Still, a state system model is useful in thinking all this out and really should be taught as a starting point at a minimum.

This solution is implemented a lot, but it has two flaws:
1.

Depending on how often you poll, false positives can be very common. If the polling rate is low enough, players jumping on platforms can set off a false positive (VERY common in certain sections of The Labyrinth). Increasing the polling rate can compensate for this, but is more resource intensive and doesn’t fix slower clients from registering false positives.

2. Newer teleport methods used in Jailbreak involve teleporting really short distances, so it is possible that the path used by the exploiter may be valid by the server. Distance checks can be added but may result in a lot of false positives from clients that have a sudden spike in ping.

Using a state machine implementation mostly solves problem 1, and can solve problem 2 if a time requirement is used. There will still be cases of teleporters, although they will probably be closer to automating the system than speeding it up.

Hooking a GetPropertyChangedEvent to Position or Velocity or something of that nature would be better than polling all the time though. And I agree, in some cases the “teleport to place where you would be stopped normally” is bad; particularly when you are indeed dealing with jumping and such.

Unfortunately however, laggy clients are the big issue. No matter what, any leniency you add for laggy clients is going to be exploitable. This can somewhat be remedied by kicking for reliably high latency, but then you alienate a few players.

To address point 2, a rolling time check can also be implemented using tables and this method, so you could feasibly reject movement beyond a certain limit per unit of time.

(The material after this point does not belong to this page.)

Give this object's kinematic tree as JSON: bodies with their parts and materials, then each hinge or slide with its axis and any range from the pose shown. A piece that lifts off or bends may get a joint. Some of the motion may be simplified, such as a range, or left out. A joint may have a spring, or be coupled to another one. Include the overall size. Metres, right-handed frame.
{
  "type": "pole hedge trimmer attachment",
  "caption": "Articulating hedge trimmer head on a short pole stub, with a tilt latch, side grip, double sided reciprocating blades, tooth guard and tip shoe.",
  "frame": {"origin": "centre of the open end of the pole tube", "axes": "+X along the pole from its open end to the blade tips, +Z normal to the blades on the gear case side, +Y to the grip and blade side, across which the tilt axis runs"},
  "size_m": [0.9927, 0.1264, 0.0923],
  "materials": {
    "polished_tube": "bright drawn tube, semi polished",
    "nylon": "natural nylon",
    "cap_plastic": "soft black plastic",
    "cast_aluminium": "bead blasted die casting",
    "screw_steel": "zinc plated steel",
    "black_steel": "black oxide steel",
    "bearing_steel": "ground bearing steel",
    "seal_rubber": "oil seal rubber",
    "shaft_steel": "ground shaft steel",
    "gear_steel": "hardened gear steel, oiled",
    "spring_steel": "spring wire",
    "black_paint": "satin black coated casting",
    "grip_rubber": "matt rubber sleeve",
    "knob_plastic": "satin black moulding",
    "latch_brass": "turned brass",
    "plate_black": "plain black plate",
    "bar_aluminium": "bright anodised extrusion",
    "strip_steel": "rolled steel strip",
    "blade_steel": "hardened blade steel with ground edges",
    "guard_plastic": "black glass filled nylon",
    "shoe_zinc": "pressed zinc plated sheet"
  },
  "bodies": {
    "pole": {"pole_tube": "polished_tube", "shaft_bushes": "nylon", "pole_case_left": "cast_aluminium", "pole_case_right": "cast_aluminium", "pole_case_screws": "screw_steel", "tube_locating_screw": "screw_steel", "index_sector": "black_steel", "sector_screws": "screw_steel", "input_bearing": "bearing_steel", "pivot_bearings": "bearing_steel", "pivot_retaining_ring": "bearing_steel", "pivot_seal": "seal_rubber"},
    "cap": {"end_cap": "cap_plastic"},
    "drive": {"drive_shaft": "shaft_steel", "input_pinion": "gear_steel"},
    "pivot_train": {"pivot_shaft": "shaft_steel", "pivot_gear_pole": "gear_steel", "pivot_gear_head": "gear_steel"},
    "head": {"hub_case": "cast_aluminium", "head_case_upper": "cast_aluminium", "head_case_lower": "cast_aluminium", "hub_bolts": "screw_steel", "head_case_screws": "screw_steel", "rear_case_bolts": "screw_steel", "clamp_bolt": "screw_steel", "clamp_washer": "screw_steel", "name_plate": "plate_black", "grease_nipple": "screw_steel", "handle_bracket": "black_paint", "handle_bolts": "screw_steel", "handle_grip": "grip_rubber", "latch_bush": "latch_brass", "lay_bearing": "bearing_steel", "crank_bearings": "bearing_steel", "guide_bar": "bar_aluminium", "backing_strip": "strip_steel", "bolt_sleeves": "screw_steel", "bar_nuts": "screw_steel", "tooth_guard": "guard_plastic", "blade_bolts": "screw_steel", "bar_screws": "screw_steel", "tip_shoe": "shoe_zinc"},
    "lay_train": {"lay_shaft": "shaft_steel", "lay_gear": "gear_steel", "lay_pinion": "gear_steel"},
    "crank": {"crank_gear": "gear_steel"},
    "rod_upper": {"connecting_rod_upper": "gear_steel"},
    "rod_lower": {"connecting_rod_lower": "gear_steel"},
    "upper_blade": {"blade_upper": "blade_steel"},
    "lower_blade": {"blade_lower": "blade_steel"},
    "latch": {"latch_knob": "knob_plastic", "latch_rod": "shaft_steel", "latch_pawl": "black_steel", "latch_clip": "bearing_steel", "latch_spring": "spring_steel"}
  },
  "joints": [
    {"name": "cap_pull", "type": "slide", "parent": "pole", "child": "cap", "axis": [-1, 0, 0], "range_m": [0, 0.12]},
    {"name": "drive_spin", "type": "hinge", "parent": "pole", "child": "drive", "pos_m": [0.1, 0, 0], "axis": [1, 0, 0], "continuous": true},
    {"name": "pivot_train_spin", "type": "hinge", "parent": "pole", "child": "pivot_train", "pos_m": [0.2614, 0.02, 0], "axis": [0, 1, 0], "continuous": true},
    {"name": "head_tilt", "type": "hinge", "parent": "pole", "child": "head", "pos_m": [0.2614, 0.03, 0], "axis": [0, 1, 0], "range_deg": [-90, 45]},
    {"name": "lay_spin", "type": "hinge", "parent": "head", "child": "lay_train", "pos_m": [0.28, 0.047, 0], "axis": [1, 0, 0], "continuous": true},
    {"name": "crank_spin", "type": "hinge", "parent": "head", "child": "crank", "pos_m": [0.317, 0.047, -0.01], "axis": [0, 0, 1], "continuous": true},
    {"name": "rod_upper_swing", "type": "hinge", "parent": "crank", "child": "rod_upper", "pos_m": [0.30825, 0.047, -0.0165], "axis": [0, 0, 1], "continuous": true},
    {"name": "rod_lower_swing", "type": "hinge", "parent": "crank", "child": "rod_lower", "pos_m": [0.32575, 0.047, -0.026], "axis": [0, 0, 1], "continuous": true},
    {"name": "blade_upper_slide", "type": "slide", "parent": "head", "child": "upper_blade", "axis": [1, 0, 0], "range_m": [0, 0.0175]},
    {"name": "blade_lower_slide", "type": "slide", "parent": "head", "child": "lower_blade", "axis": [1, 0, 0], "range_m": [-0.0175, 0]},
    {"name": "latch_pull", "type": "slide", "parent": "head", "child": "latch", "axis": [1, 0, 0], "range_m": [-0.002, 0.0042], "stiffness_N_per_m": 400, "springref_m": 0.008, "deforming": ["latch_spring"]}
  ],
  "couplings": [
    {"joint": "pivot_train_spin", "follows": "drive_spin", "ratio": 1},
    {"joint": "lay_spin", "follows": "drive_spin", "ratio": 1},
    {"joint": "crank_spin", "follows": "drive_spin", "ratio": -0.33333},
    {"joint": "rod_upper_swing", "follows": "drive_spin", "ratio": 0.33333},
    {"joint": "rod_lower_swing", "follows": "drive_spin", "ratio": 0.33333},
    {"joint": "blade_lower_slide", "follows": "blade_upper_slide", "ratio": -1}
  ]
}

This would at most then allow cheaters to zip short distances, then be locked in place for the rest of that block of time, which might be an intriguing method of introducing counterplay to cheaters.

Also, by “not worry about false positives”, I meant that you don’t kick people arbitrarily.

The cons of this method, however, are obvious; if players are standing on top of something moving, you need to account for that movement, otherwise the player will just be yanked off the moving object. (In Jailbreak, they used to outright flag you as a cheater for doing this, despite the fact that all you were doing is standing on the hood of a car that was driving.)

In reality, it doesn’t matter how you do it, so long as you don’t neglect the contingencies possible when playing.

This is incredibly helpful! I never knew you could create state machines like this.

you use these states like a conditional, yes?

like

local IsFlying = (Speed > STALL_SPEED and not IsStalling)

if IsFlying then
-- do something
end

Awesome, great job! That labyrinth exemple is pretty good and very well explained. Thanks again for sharing, this will be helpful!

That would be the point of defining the variables in the example above. If you are doing a check if the state is current, you could ignore making the boolean value and just integrate it into the if statement.

if State == "Flying" then
--Code
end

You could do it for an implicitly defined system, but you may run into the problem of copying and pasting the same statement, and then needing to change it several places layer.

if Speed > STALL_SPEED and not IsStalling then
--Code
end

what is defining the flying state?

For a state machine, the state would be explicitly defined elsewhere, and when a specific action occurs (ex: speed becomes greater than stall speed), the state transitioned to a new state. Here is an example of how that would work:

local STALL_SPEED = 50
local State = "Taxiing"
local SpeedValue = script.Parent:WaitForChild("Speed")

Speed:GetPropertyChangedSignal("Value"):Connect(function()
	if State == "Taxiing" and Speed.Value > STALL_SPEED then
		State = "Flying"
	end
end)

I understand now, thanks for the quick replies

Interesting… really like the article. Never thought of it.